# Close to the Land -- Working From Home



## WestFork (Dec 20, 2012)

It doesn't take a lot of money to make ends meet, if you live close to the land. Grow a garden. Cut some firewood. Go hiking instead of the movies. Your values change for the better. Here's what we do to make ends meet. It isn't a lot, but it's real.

God Bless,

Kevin


----------



## GTX63 (Dec 13, 2016)

I have read a lot of online posts in various forums from folks asking how to make it financially living in the sticks with a self-sufficient lifestyle. I have read lists of 100s of ways to generate an income.
I would add one of the most important ways to succeed isn't so much in making new money but rather understanding how you can cleave the expenditures from your current lifestyle.

Some of the biggest discretional drains from a monthly budget?
Eating out.
Going to see a movie.
Cable tv.
Multiple cell phones.
Credit cards.
Car payments.

One night at a restaurant a week or even a pizza night can cost from $30 to $100.
Multiply that per month and then x 12 and that can be a wad of cash.

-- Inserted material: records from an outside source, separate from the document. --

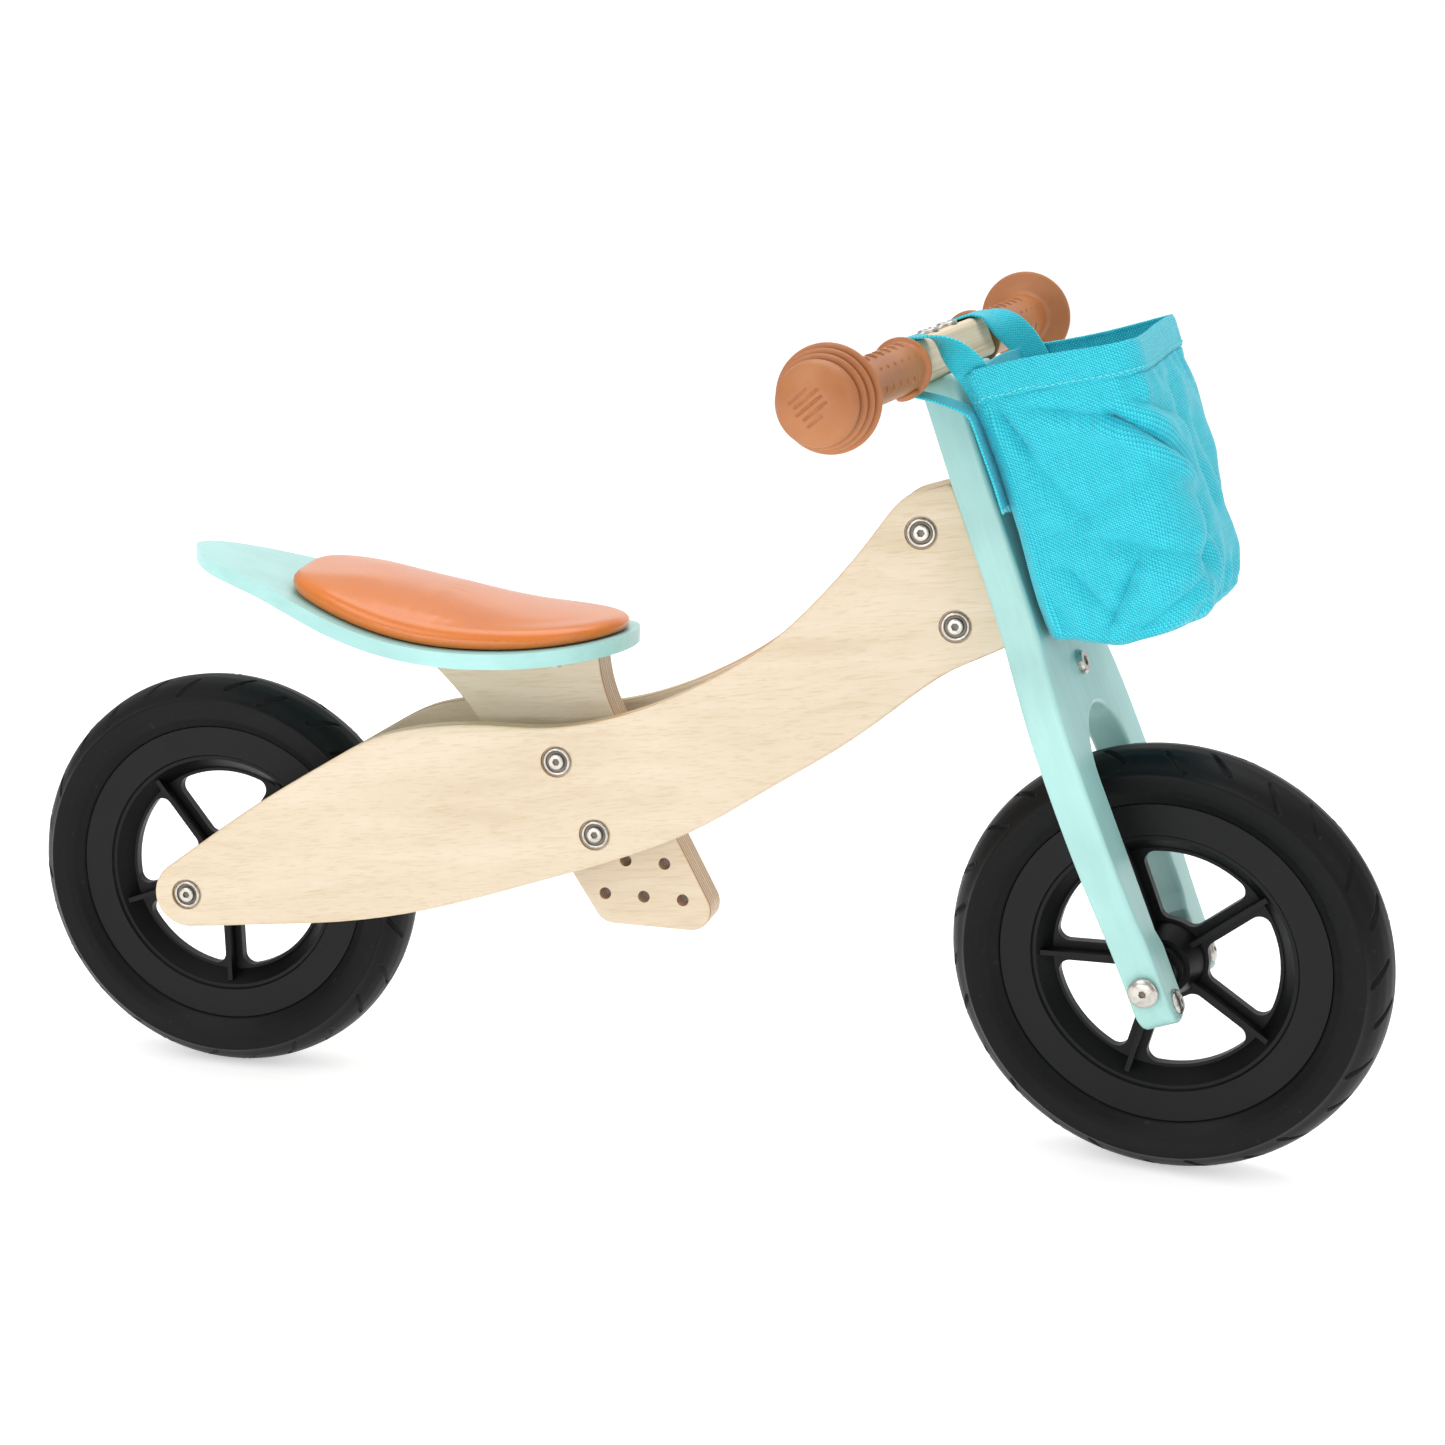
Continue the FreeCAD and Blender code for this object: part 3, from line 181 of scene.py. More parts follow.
class Nodes:
    """A node tree, with short ways to add nodes and join sockets."""

    def __init__(self, tree):
        self.tree = tree
        self.coordinates = tree.nodes.new("ShaderNodeTexCoord")

    def set(self, node, socket, value):
        target = node.inputs[socket]
        if isinstance(value, bpy.types.NodeSocket):
            self.tree.links.new(value, target)
        else:
            target.default_value = value

    def add(self, kind, *values, settings=(), **inputs):
        """A new node's first output. Values go to its inputs in order, the rest by name."""
        node = self.tree.nodes.new("ShaderNode" + kind)
        for name, value in dict(settings).items():
            setattr(node, name, value)
        for socket, value in [*enumerate(values), *inputs.items()]:
            self.set(node, socket, value)
        return node.outputs[0]

    def noise(self, scale, detail=4.0, rough=0.5, warp=0.0, turn=None, source="Object"):
        """Noise over the surface point's coordinates, turned and then stretched by scale."""
        place = self.coordinates.outputs[source]
        if turn:
            place = self.add("Mapping", Vector=place, Rotation=turn)
        stretch = scale if isinstance(scale, tuple) else (scale,) * 3
        place = self.add("Mapping", Vector=place, Scale=stretch)
        return self.add("TexNoise", Vector=place, Scale=1.0, Detail=detail,
                        Roughness=rough, Distortion=warp)

    def ramp(self, value, stops):
        node = self.tree.nodes.new("ShaderNodeValToRGB")
        band = node.color_ramp
        while len(band.elements) < len(stops):
            band.elements.new(0.5)
        for element, (place, colour) in zip(band.elements, stops):
            element.position = place
            element.color = (*colour, 1)
        self.set(node, "Fac", value)
        return node.outputs[0]

    def math(self, operation, *values):
        return self.add("Math", *values, settings={"operation": operation})

    def mix(self, share, first, second, blend="MIX"):
        node = self.tree.nodes.new("ShaderNodeMix")
        node.data_type = "RGBA"
        node.blend_type = blend
        for socket, value in ((0, share), (6, first), (7, second)):
            self.set(node, socket, value)
        return node.outputs[2]

    def split(self, vector):
        node = self.tree.nodes.new("ShaderNodeSeparateXYZ")
        self.set(node, 0, vector)
        return node.outputs

    def bump(self, value, distance, strength=1.0, under=None):
        inputs = {"Height": value, "Distance": distance, "Strength": strength}
        if under is not None:
            inputs["Normal"] = under
        return self.add("Bump", **inputs)


class Material(Nodes):
    """A material around one principled shader, whose plain settings are given by name."""

    def __init__(self, name, **shader):
        self.material = bpy.data.materials.new(name)
        self.material.use_nodes = True
        super().__init__(self.material.node_tree)
        self.shader = self.tree.nodes["Principled BSDF"]
        for socket, value in shader.items():
            self.set(self.shader, socket.replace("_", " "), value)

    def finish(self, colour, rough=None, normal=None):
        for socket, value in (("Base Color", colour), ("Roughness", rough), ("Normal", normal)):
            if value is not None:
                self.set(self.shader, socket, value)
        return self.material


def linear(red, green, blue):
    """A display colour from 0 to 255 as a linear colour."""
    made = []
    for part in (red, green, blue):
        share = part / 255
        made.append(share / 12.92 if share <= 0.04045 else ((share + 0.055) / 1.055) ** 2.4)
    return tuple(made)


def opaque(colour):
    return (*colour, 1)


WHITE = (1, 1, 1)
BIRCH_LIGHT = linear(218, 202, 179)
BIRCH_MID = linear(212, 195, 169)
BIRCH_DARK = linear(203, 182, 153)
PLY_DARK = linear(186, 142, 98)
PLY_LIGHT = linear(226, 194, 152)
MINT = linear(163, 209, 204)
MINT_SEAT = linear(165, 213, 209)
TURQUOISE = linear(16, 199, 217)
# Lit and shaded tones of the turquoise, which the weave paints as highlight on raised threads and
# shade between them.
TURQUOISE_LIGHT = linear(72, 220, 234)
TURQUOISE_DARK = linear(0, 148, 176)
LEATHER = linear(212, 115, 24)
LEATHER_DARK = linear(202, 106, 22)
GRIP = linear(176, 113, 66)
GRIP_DARK = linear(162, 98, 54)
NICKEL = linear(205, 200, 192)
BLACK = linear(10, 10, 11)
TYRE_BLACK = linear(8, 8, 9)
# How far birch grain leans, in radians, and the depth of a dark and a light ply, in metres.
BIRCH_TURN = (0, 0.12, 0)
PLY_PAIR = 0.003
# Turns that bring the texture's Y along the bar, and its Z along the fork.
BAR_TURN = (-0.051, 0, 0.126)
FORK_TURN = (0, 0.384, 0)


def birch_plywood(name, lean):
    """Rotary-cut birch: soft figure along the face and glued layers across the edge.

    lean is how far the faces tilt across per metre forwards, so that layers follow them.
    """
    wood = Material(name, Roughness=0.46, Coat_Weight=0.12, Coat_Roughness=0.3)
    figure = wood.noise((9, 30, 60), 5.0, 0.6, 1.3, BIRCH_TURN)
    broad = wood.noise((4, 9, 18), 3.0, 0.5, 1.8, turn=BIRCH_TURN)
    shade = wood.math("MULTIPLY_ADD", figure, 0.55, wood.math("MULTIPLY", broad, 0.45))
    colour = wood.ramp(shade, [(0.30, BIRCH_DARK), (0.46, BIRCH_MID), (0.62, BIRCH_LIGHT)])
    pores = wood.noise((60, 700, 900), 2.0, 0.6, turn=BIRCH_TURN)
    fleck = wood.ramp(pores, [(0.34, linear(226, 204, 172)), (0.48, WHITE)])
    colour = wood.mix(0.3, colour, fleck, "MULTIPLY")
    x, y, _ = wood.split(wood.coordinates.outputs["Object"])
    across = wood.math("ADD", wood.math("ABSOLUTE", y), wood.math("MULTIPLY", x, lean))
    wander = wood.noise(12, 2.0)
    across = wood.math("ADD", across, wood.math("MULTIPLY", wander, 0.0006))
    layer = wood.math("SINE", wood.math("MULTIPLY", across, 2 * math.pi / PLY_PAIR))
    plies = wood.ramp(wood.math("MULTIPLY_ADD", layer, 0.5, 0.5),
                      [(0.25, PLY_DARK), (0.6, PLY_LIGHT), (0.9, BIRCH_MID)])
    streak = wood.noise((260, 1500, 260), 3.0, 0.6)
    streak = wood.ramp(streak, [(0.35, PLY_DARK), (0.6, WHITE)])
    plies = wood.mix(0.3, plies, streak, "MULTIPLY")
    _, normal_y, _ = wood.split(wood.coordinates.outputs["Normal"])
    flat = wood.math("ABSOLUTE", normal_y)
    on_face = wood.add("MapRange", Value=flat, **{"From Min": 0.55, "From Max": 0.8})
    colour = wood.mix(on_face, plies, colour)
    grain = wood.bump(figure, 0.0004, 0.25)
    grain = wood.bump(pores, 0.0002, 0.25, grain)
    rough = wood.math("MULTIPLY_ADD", pores, 0.12, 0.40)
    return wood.finish(colour, rough, grain)


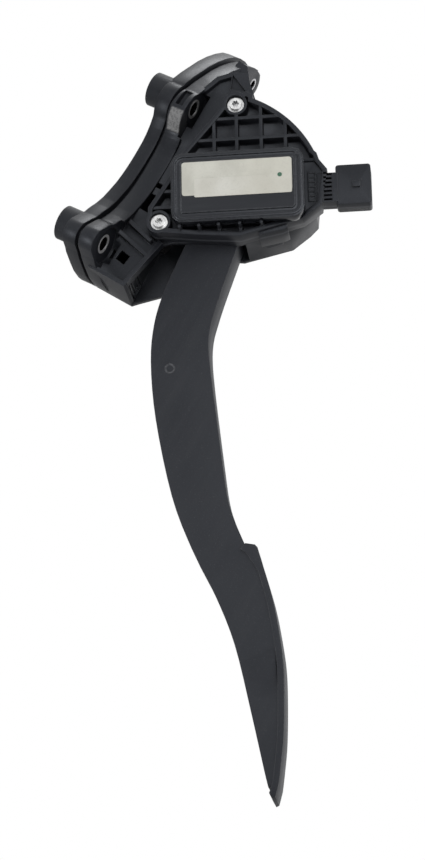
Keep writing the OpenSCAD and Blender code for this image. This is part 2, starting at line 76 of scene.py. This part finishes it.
class Tree:
    """A short way to write a material's nodes."""

    def __init__(self, name):
        self.mat = bpy.data.materials.new(name)
        self.mat.use_nodes = True
        self.nt = self.mat.node_tree
        self.nt.nodes.clear()
        out = self.nt.nodes.new("ShaderNodeOutputMaterial")
        self.bsdf = self.nt.nodes.new("ShaderNodeBsdfPrincipled")
        self.nt.links.new(self.bsdf.outputs[0], out.inputs["Surface"])
        self.coord = self.nt.nodes.new("ShaderNodeTexCoord").outputs["Object"]

    def put(self, socket, value):
        if isinstance(value, bpy.types.NodeSocket):
            self.nt.links.new(value, socket)
        elif isinstance(value, (tuple, list)) and len(value) == 3 and socket.type == "RGBA":
            socket.default_value = (*value, 1)
        else:
            socket.default_value = value

    def math(self, op, a, b=0.0, clamp=False):
        n = self.nt.nodes.new("ShaderNodeMath")
        n.operation, n.use_clamp = op, clamp
        for s, v in zip(n.inputs, (a, b)):
            self.put(s, v)
        return n.outputs[0]

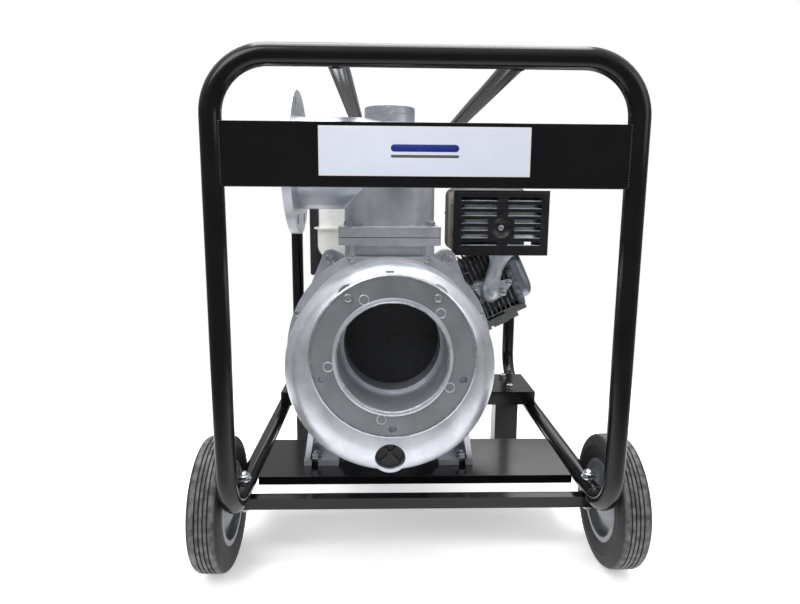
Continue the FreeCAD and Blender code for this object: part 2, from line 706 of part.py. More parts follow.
def makeImpeller():
    back = casingRear - 15
    vanes = []
    for number in range(3):
        vane = block((14, float(size("impellerRadius")) - 1), (-30, 1), (-3, 3))
        vanes.append(moveTo(fuse([vane]), 0, back - 6, shaftHeight, Rotation(Vector(0, 1, 0), number * 120)))
    hub = rod("Y", shaft, (-128, back), 22)
    disc = rod("Y", shaft, (back - 6, back), size("impellerRadius"))
    bore = rod("Y", shaft, (-123, back + 1), 12.5)
    finish(cut(fuse([hub, disc] + vanes), [bore]), "impeller", pumpPlace)
    ring = rod("Y", shaft, (-86, -66), 28)
    finish(cut(ring, [rod("Y", shaft, (-87, -65), size("shaftRadius") + 0.3)]), "mechanical_seal", pumpPlace)


def makeBracket():
    front = casingRear
    plateBack = front + 12
    engineFlange = size("ptoFace") - 12
    solids = [rod("Y", (0, 310), (front, plateBack), 171),
              rod("Y", shaft, (plateBack - 1, size("ptoFace")), 100),
              rod("Y", shaft, (engineFlange, size("ptoFace")), 108)]
    for hand in (-1, 1):
        solids.append(web(earOutline(hand), front, 12))
        solids.append(rod("Y", (hand * 102, 468), (front, plateBack), 16))
    tools = [rod("Y", shaft, (plateBack, size("ptoFace") + 1), 92),
             rod("Y", shaft, (front - 1, plateBack + 1), 28),
             block((-70.5, 70.5), (front - 1, plateBack + 1), (461.5, 500))]
    for hand in (-1, 1):
        low, high = sorted((hand * 60, hand * 120))
        tools.append(block((low, high), (plateBack + 18, engineFlange - 14),
                           (shaftHeight - 30, shaftHeight + 30)))
    tools += [rod("Y", place, (front - 1, plateBack + 1), 5.2) for place in earPlaces]
    finish(cut(fuse(solids), tools), "rear_bracket", pumpPlace)


def makePumpBolts():
    flangeFront = casingRear - 20
    bolts = [fastener("Y", place, (flangeFront, casingRear + 12), 10) for place in earPlaces]
    for place in coverBoltPlaces:
        underNeck = place[1].value > coverHeight.value and abs(float(place[0])) < 70
        bolts.append(fastener("Y", place, (coverRear - 10, casingFront + 10), coverThread, nut=not underNeck))
    low, high = size("neckTop") - 12, size("neckTop") + gasketThick + 16
    bolts += [fastener("Z", place, (low, high), 8, headLow=False, nut=False) for place in neckBoltPlaces]
    face = size("suctionFace")
    for place in suctionPlaces[2:4]:
        head = hexagon("Y", place, (face + 14, face + 21), 20)
        bolts.append(fuse([head, rod("Y", place, (face + 12, face + 14), 11),
                           rod("Y", place, (face - 1, face + 16), 5)]))
    finish(group(bolts), "pump_bolts", pumpPlace)


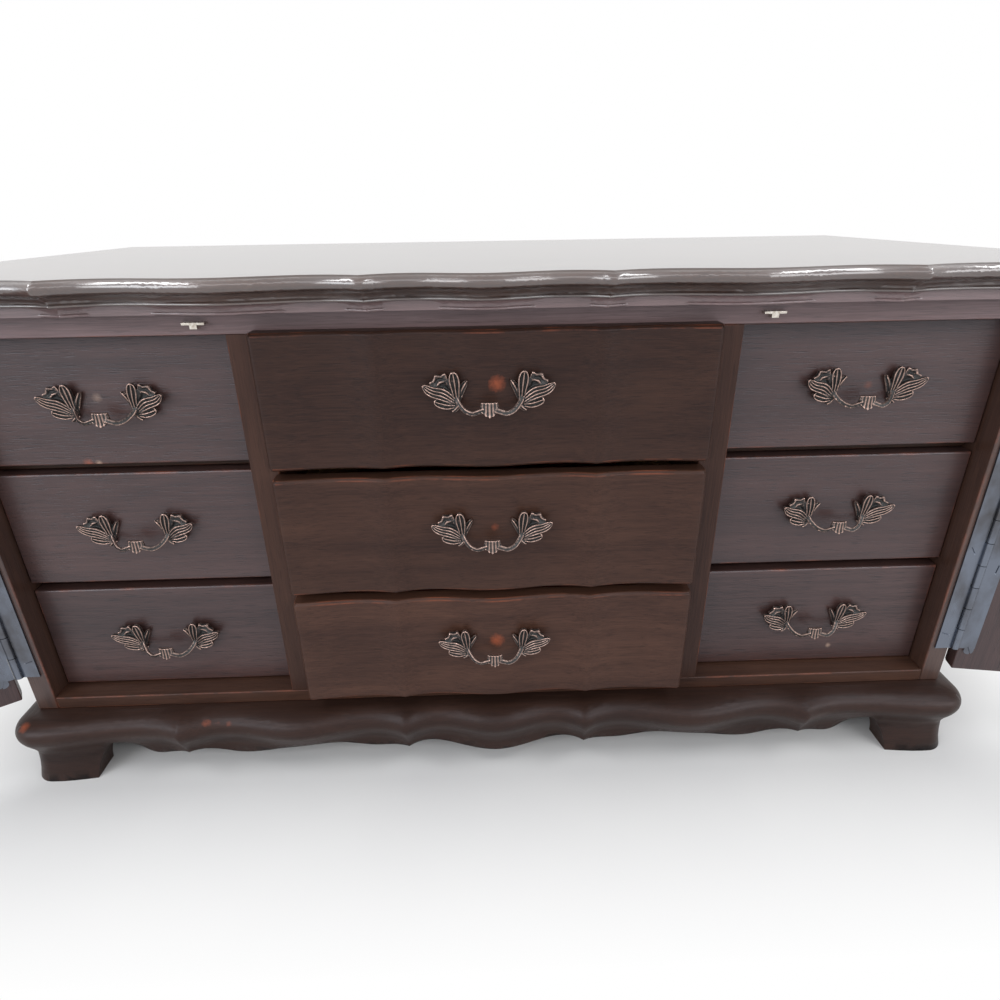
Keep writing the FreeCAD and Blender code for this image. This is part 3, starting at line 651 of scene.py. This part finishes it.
def stage():
    """A pale floor that keeps the chest's shadow and turns white further off."""
    bm = bmesh.new()
    bmesh.ops.create_grid(bm, x_segments=2, y_segments=2, size=6)
    s = Shader("pale_floor")
    weave = s.noise(s.place((9, 9, 9)), 3, 0.5)
    s.put(Base_Color=s.mix(s.remap(weave, 0.3, 0.7), colour(204, 204, 205), colour(212, 212, 212)))
    s.put(Roughness=0.9)
    off = s.node("ShaderNodeVectorMath", {0: s.own()}, operation="ABSOLUTE")
    off = s.node("ShaderNodeVectorMath", {0: off, 1: FOOTPRINT}, operation="SUBTRACT")
    off = s.node("ShaderNodeVectorMath", {0: off, 1: (0, 0, 0)}, operation="MAXIMUM")
    away = s.node("ShaderNodeVectorMath", {0: off}, output=1, operation="LENGTH")
    away = s.remap(away, FLOOR_FADE[0], FLOOR_FADE[1])
    rays = [s.node("ShaderNodeLightPath", output=name)
            for name in ("Is Camera Ray", "Is Glossy Ray", "Is Transmission Ray")]
    seen = s.math("MAXIMUM", s.math("MAXIMUM", rays[0], rays[1]), rays[2])
    white = s.node("ShaderNodeEmission", {0: (1, 1, 1, 1)})
    lit = s.surface.outputs[0]
    blend = s.node("ShaderNodeMixShader", {0: s.math("MULTIPLY", seen, away), 1: lit, 2: white})
    s.tree.links.new(blend, s.tree.nodes["Material Output"].inputs[0])
    floor = object_from("floor", bm, [s.material])


def backdrop():
    """White where the camera or a glossy surface looks, and plain soft light elsewhere."""
    world = bpy.data.worlds.new("studio")
    bpy.context.scene.world = world
    world.use_nodes = True
    tree = world.node_tree
    tree.nodes.clear()
    path = tree.nodes.new("ShaderNodeLightPath")
    seen = None
    for name in ("Is Camera Ray", "Is Glossy Ray", "Is Transmission Ray"):
        if seen is None:
            seen = path.outputs[name]
            continue
        either = tree.nodes.new("ShaderNodeMath")
        either.operation = "MAXIMUM"
        tree.links.new(seen, either.inputs[0])
        tree.links.new(path.outputs[name], either.inputs[1])
        seen = either.outputs[0]
    shades = []
    for tint, strength in (((0.95, 0.97, 1.0, 1), SOFT_LIGHT), ((1, 1, 1, 1), 1.0)):
        shade = tree.nodes.new("ShaderNodeBackground")
        shade.inputs[0].default_value = tint
        shade.inputs[1].default_value = strength
        shades.append(shade.outputs[0])
    blend = tree.nodes.new("ShaderNodeMixShader")
    tree.links.new(seen, blend.inputs[0])
    tree.links.new(shades[0], blend.inputs[1])
    tree.links.new(shades[1], blend.inputs[2])
    out = tree.nodes.new("ShaderNodeOutputWorld")
    tree.links.new(blend.outputs[0], out.inputs[0])


def softbox(name, place, target, size, power, tint=(1, 1, 1)):
    data = bpy.data.lights.new(name, "AREA")
    data.color = tint
    data.shape = "RECTANGLE"
    data.size, data.size_y = size
    data.energy = power
    lamp = bpy.data.objects.new(name, data)
    lamp.location = place
    lamp.rotation_mode = "QUATERNION"
    lamp.rotation_quaternion = (Vector(target) - Vector(place)).to_track_quat("-Z", "Y")
    bpy.context.scene.collection.objects.link(lamp)


def camera():
    """A plain wide lens close in front of the chest and a little above it."""
    data = bpy.data.cameras.new("camera")
    data.sensor_width = 36
    data.lens = CAMERA_PIXELS / 1000 * 36
    data.clip_start = 0.01
    made = bpy.data.objects.new("camera", data)
    x, y, z, yaw, pitch, roll = CAMERA
    ahead = Vector((-math.sin(yaw) * math.cos(pitch), math.cos(yaw) * math.cos(pitch),
                    -math.sin(pitch)))
    right = Vector((math.cos(yaw), math.sin(yaw), 0))
    up = right.cross(ahead)
    right = right * math.cos(roll) + up * math.sin(roll)
    up = right.cross(ahead)
    made.matrix_world = Matrix(((right.x, up.x, -ahead.x, x * MM), (right.y, up.y, -ahead.y, y * MM),
                                (right.z, up.z, -ahead.z, z * MM), (0, 0, 0, 1)))
    bpy.context.scene.collection.objects.link(made)
    bpy.context.scene.camera = made


# The camera's place in millimetres and its yaw, pitch and roll in radians
CAMERA = (-2.3, -334.7, 239.3, -0.0249, 0.4269, -0.0159)
CAMERA_PIXELS = 640
FOOTPRINT, FLOOR_FADE = (0.208, 0.112, 0), (0.005, 0.09)
SOFT_LIGHT = 0.36
stage()
backdrop()
for side, sign in zip(SIDES, (-1, 1)):
    softbox("strip_" + side, (0.72 * sign, -0.2, 1.1), (0.1 * sign, -0.1, 0.1), (0.85, 0.22), 6)
    softbox("front_" + side, (1.3 * sign, -0.85, 0.55), (1.3 * sign, -0.1, 0.2), (1.8, 0.5), 11)
softbox("above", (0, -0.85, 0.8), (0, -0.1, 0.2), (0.8, 0.3), 1)
softbox("window", (-0.85, -0.6, 0.45), (0, -0.1, 0.12), (0.7, 0.5), 1.5, (0.84, 0.92, 1.0))
camera()
bpy.context.scene.view_settings.view_transform = "Standard"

It isn't always about how much you make as how much you spend.


----------



## WestFork (Dec 20, 2012)

I agree with you 100% GTX. When the little things in life start becoming big things, you know you are doing something right. A small piece of fertile earth and a modest abode is all you need to change your life forever. Your list is just the tip of the iceberg!


----------



## GTX63 (Dec 13, 2016)

I probably should have mentioned, based on my experiences as well as those I have known, it is very rarely a once source income when you are trying to live self sufficient.
It can still be a single income, but mostly it two or three or ten small streams that contribute to the whole.
6k from cattle, 10k from hay, 2k from eggs, maybe a little contract/hand man work, welding, online stores, herbs, farm markets, etc would be my idea of a good example.


----------